There’s been a lot of hot air blown recently around the elitist corridors of so-called media lately about how accusations of mental unwellness should not be idly bandied. That sort of PC World nonsense is all very well for militant vegan yoga virtue-signalists in Islington or wherever, but in the real world, thankfully, real men can still stand proudly tall and call out a spade when they see one.
And that is clearly the spirit in which insurer body the Association of Brush Insurers (ABI) this week branded Government plans to reduce the Ogden Rate (see previous story) from 2.5% to minus 0.75% as crazy! In case that didn’t state insurers’ case sufficiently plainly, an ABI spokesperson clarified its position by accusing Lady Chancellor Lizzy Truss of ‘idiocy’.

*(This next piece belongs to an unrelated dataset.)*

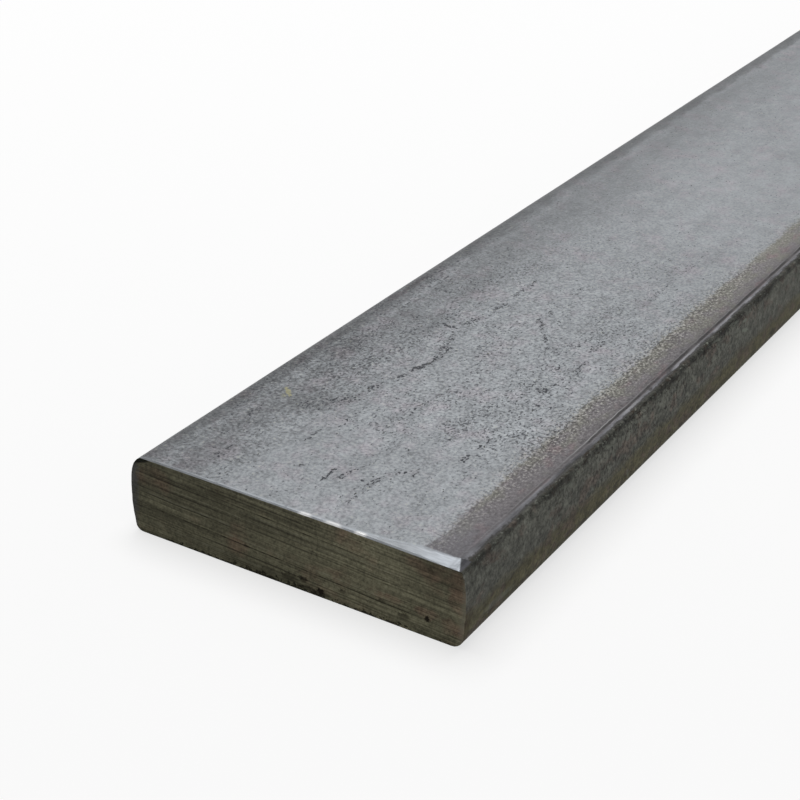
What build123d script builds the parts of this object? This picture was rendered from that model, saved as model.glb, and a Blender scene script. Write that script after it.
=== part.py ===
"""Hot rolled steel flat bar, 45 x 10 mm in section, in a sawn stock length.

The bar is one rolled piece. It lies on its back face, with +X along its length, +Y across its width and +Z up
through its thickness. The origin is the centre of the back face, midway along the bar.

The edging rolls leave both long sides slightly swollen between rounded corners, and lean them a little: the -Y side
is fullest near the back face, and the +Y side near the front face. Along the -Y side they also leave a shoulder
that falls away from the front face, a fine groove at its foot, and a low bead on the corner itself. Both ends are
sawn square. A light bevel takes the burr off the top edge of each, and at the -X end a file has taken a shallow,
tapering facet off the front face at the bead side.
"""

import os

from build123d import *

# Driving dimensions, in millimetres.
bar_length = 500.0
bar_width = 45.0  # over the swell of both sides
bar_thickness = 10.0  # over the two flat faces

# Long side at -Y, with the bead. Each inset is from the side's fullest line to a corner line, before it is rounded.
bead_side_full_height = 3.5
bead_side_front_inset = 0.7
bead_side_back_inset = 0.15
bead_side_front_radius = 0.4
bead_side_back_radius = 1.3

# Plain long side at +Y, given in the same way.
plain_side_full_height = 6.5
plain_side_front_inset = 0.45
plain_side_back_inset = 0.9
plain_side_front_radius = 1.6
plain_side_back_radius = 0.9

# Bead side of the front face. Each place is measured inwards from the corner line of the -Y side.
shoulder_start = 5.65  # where the front face begins to fall away
groove_place = 1.5  # the foot of the shoulder
groove_depth = 0.18  # the foot of the shoulder below the front face
bead_edge_place = 0.7  # the outer foot of the bead
bead_edge_depth = 0.14  # the outer foot of the bead below the front face
bead_crest_depth = 0.02  # the top of the bead below the front face

# Sawn ends.
deburr_bevel = 0.15
file_facet_depth = 0.3  # how far the facet reaches down the end, at the corner
file_facet_length = 2.5  # how far it reaches along the bar, at the corner
file_facet_reach = 16.0  # how far along the end's top edge it tapers away

half_length = bar_length / 2
half_width = bar_width / 2
bead_corner_y = -half_width + bead_side_front_inset
plain_corner_y = half_width - plain_side_front_inset

shoulder_y = bead_corner_y + shoulder_start
groove_y = bead_corner_y + groove_place
bead_edge_y = bead_corner_y + bead_edge_place
bead_crest_y = (groove_y + bead_edge_y) / 2
bead_edge_z = bar_thickness - bead_edge_depth
bead_crest_z = bar_thickness - bead_crest_depth


def corner_near(sketch, y, z):
    """The vertex of the section that is nearest to the place (y, z) on its own plane."""
    return sketch.vertices().sort_by_distance((y, z, 0))[0]


def file_facet_plane():
    """The plane of the filed facet, facing out of the bar."""
    on_end = Vector(-half_length, -half_width, bar_thickness - file_facet_depth)
    on_front = Vector(-half_length + file_facet_length, -half_width, bar_thickness)
    on_edge = Vector(-half_length, -half_width + file_facet_reach, bar_thickness)
    outward = (on_front - on_end).cross(on_edge - on_end)
    return Plane(origin=on_end, z_dir=outward)


with BuildPart() as flat_bar:
    # Rolled section, run to the full length.
    with BuildSketch(Plane.YZ.offset(-half_length)) as section:
        with BuildLine():
            back = Line((-half_width + bead_side_back_inset, 0), (half_width - plain_side_back_inset, 0))
            plain_full = (half_width, plain_side_full_height)
            TangentArc(plain_full, back @ 1, tangent=(0, -1))
            plain_side = TangentArc(plain_full, (plain_corner_y, bar_thickness), tangent=(0, 1))
            front = Line(plain_side @ 1, (shoulder_y, bar_thickness))
            shoulder = Line(front @ 1, (groove_y, bar_thickness - groove_depth))
            bead = ThreePointArc(shoulder @ 1, (bead_crest_y, bead_crest_z), (bead_edge_y, bead_edge_z))
            outer_foot = Line(bead @ 1, (bead_corner_y, bead_edge_z))
            bead_full = (-half_width, bead_side_full_height)
            TangentArc(bead_full, outer_foot @ 1, tangent=(0, 1))
            TangentArc(bead_full, back @ 0, tangent=(0, -1))
        make_face()
        rounds = (
            (-half_width + bead_side_back_inset, 0, bead_side_back_radius),
            (half_width - plain_side_back_inset, 0, plain_side_back_radius),
            (plain_corner_y, bar_thickness, plain_side_front_radius),
            (bead_corner_y, bead_edge_z, bead_side_front_radius),
        )
        for corner_y, corner_z, corner_radius in rounds:
            fillet(corner_near(section, corner_y, corner_z), radius=corner_radius)
    extrude(amount=bar_length)

    # Burr taken off the top edge of both ends.
    with BuildSketch(Plane.XZ) as burrs:
        for end in (-1, 1):
            with BuildLine():
                Polyline(
                    (end * half_length, bar_thickness),
                    (end * half_length, bar_thickness - deburr_bevel),
                    (end * (half_length - deburr_bevel), bar_thickness),
                    close=True,
                )
            make_face()
    extrude(amount=half_width, both=True, mode=Mode.SUBTRACT)

    # Facet filed off the corner at the -X end.
    split(bisect_by=file_facet_plane(), keep=Keep.BOTTOM)

flat_bar.part.label = "flat_bar"

os.makedirs("parts", exist_ok=True)
export_step(flat_bar.part, "parts/flat_bar.step")
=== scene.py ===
import math

import bmesh
import bpy
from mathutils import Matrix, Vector, noise


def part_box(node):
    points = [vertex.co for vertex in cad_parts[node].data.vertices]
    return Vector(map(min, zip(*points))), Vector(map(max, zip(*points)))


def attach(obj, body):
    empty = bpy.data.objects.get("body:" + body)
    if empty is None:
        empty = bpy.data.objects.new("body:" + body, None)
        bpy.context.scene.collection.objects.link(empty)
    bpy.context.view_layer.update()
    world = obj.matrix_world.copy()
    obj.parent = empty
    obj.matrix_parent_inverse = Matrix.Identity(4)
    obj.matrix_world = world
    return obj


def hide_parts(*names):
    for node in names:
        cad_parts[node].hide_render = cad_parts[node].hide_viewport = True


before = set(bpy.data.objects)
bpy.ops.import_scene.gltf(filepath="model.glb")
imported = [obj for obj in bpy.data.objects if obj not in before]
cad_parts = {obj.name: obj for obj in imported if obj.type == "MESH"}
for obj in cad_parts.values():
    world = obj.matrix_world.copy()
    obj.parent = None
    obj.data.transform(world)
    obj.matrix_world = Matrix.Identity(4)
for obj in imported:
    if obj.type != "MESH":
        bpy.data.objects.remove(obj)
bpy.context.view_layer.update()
mm = 0.001

# Camera. It stands off the sawn end, above the bar and on the side of its bead, and looks down its length. It
# leans a little, so that the long edges of the end fall away to the right.
bpy.ops.object.camera_add(
    location=(-409.46 * mm, -97.44 * mm, 119.52 * mm),
    rotation=[math.radians(turn) for turn in (63.024, -3.516, -60.192)],
)
camera = bpy.context.object
camera.name = "camera"
camera.data.sensor_width = 36
camera.data.lens = 86.62
camera.data.clip_start = 10 * mm
bpy.context.scene.camera = camera
bpy.context.scene.view_settings.view_transform = "Standard"


# Floor and backdrop. One wide sheet of pale paper, which the bar lies on. Paper and sky look white to the
# camera and in reflections, and light the steel no more than a pale grey room would.
class Amount:
    """A value inside a finish. Arithmetic on it adds Math nodes."""

    def __init__(self, finish, socket):
        self.finish = finish
        self.socket = socket

    def other(self, name):
        """Another output of the node that this value comes from."""
        return Amount(self.finish, self.socket.node.outputs[name])

    def __add__(self, more):
        return self.finish.maths("ADD", self, more)

    def __sub__(self, less):
        return self.finish.maths("SUBTRACT", self, less)

    def __rsub__(self, start):
        return self.finish.maths("SUBTRACT", start, self)

    def __mul__(self, times):
        return self.finish.maths("MULTIPLY", self, times)

    def __truediv__(self, parts):
        return self.finish.maths("DIVIDE", self, parts)

    __radd__ = __add__
    __rmul__ = __mul__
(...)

Anyone capable of distinguishing between hawks and hacksaws can immediately see that forcing insurers to pay 0.75% more than some ‘life-changing’ accident victim deserves in compensation rather than 2.5% less is going to cost someone a packet.
The idea that grievously injured persons are actually going to lose money on investing their winnings (or paying someone to keep it safe for them until they need it) is plainly bonkers, the ABI maintains. Unless, of course, Liz knows something we don’t about the future performance of the national and global economy.
Consultants PCw have predicted that decent ordinary motor insurance customers are going to have to fork out at least an extra £75 a head for their annual policies to make good insurers’ out-of-pocketness on this one, raising average premiums to around the £1000 mark. Younger drivers might have to pay as much as £1000 extra, pWC suggests: which is like totally retarded.
Being forced to apply a discount rate of 2.5% for several years when this looked distinctly optimistic has long been a source of embarrassment to insurers who had generously conceded that maybe 1.5% or even 1% might be more like it. But minus 0.75%? That just nuts, isn’t it. That’s just encouraging people to sustain life-changing injuries!
Disconcertingly, Liz Truss’ people have tacitly accepted today that she might be an idiot by agreeing to have another look at it. Maybe that minus 0.75% was actually meant to be plus 0.75%. Frankly, there’s a lot on at the moment, what with all this Brexit business and so on, and it’s hard keeping track of little details like that.